The Personal Is Political

Persepolis’s greatest contribution is demonstrating that personal memoir and political history are inseparable. Satrapi never has to argue that the Iranian Revolution matters because she shows its effects on a family the reader has come to love. The book has introduced millions of Western readers to Iranian history and culture in a way that news reports and scholarly accounts never could, humanizing a country that Western media has consistently dehumanized.

The work also makes a powerful case for the graphic novel as a vehicle for memoir. Satrapi’s visual storytelling adds dimensions that prose alone couldn’t achieve, using the interplay of image and text to convey emotional states, cultural contexts, and political realities simultaneously.

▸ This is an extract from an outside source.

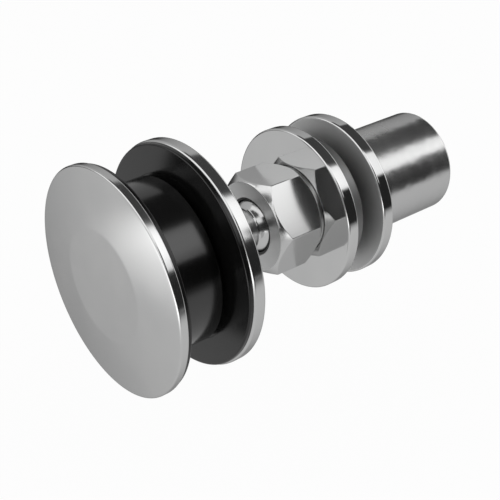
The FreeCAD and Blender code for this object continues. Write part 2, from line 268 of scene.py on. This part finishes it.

Should You Read Persepolis?

If you want to understand the Iranian Revolution through human eyes rather than political analysis, if you appreciate graphic memoirs that blend humor with devastating honesty, and if you believe that great stories can change how we see the world, Persepolis is essential. It’s accessible enough for readers unfamiliar with graphic novels and substantive enough for those who’ve read widely in the medium. The Vienna sections are slightly less gripping than the Iranian ones, but the complete work is a testament to resilience, humor, and the power of personal narrative.

The Verdict on Persepolis

Persepolis is a landmark graphic memoir that uses the simplest possible visual means to tell an extraordinarily rich story. Satrapi’s humor, honesty, and love for her family and country make the Iranian Revolution comprehensible and heartbreaking in ways that more conventional treatments rarely achieve. The European exile sections don’t quite match the power of the Tehran childhood, and some readers may find the simplified art limiting. But as a work of personal and political storytelling, and as an argument for the graphic novel as a serious literary form, it stands alongside Maus as one of the medium’s greatest achievements.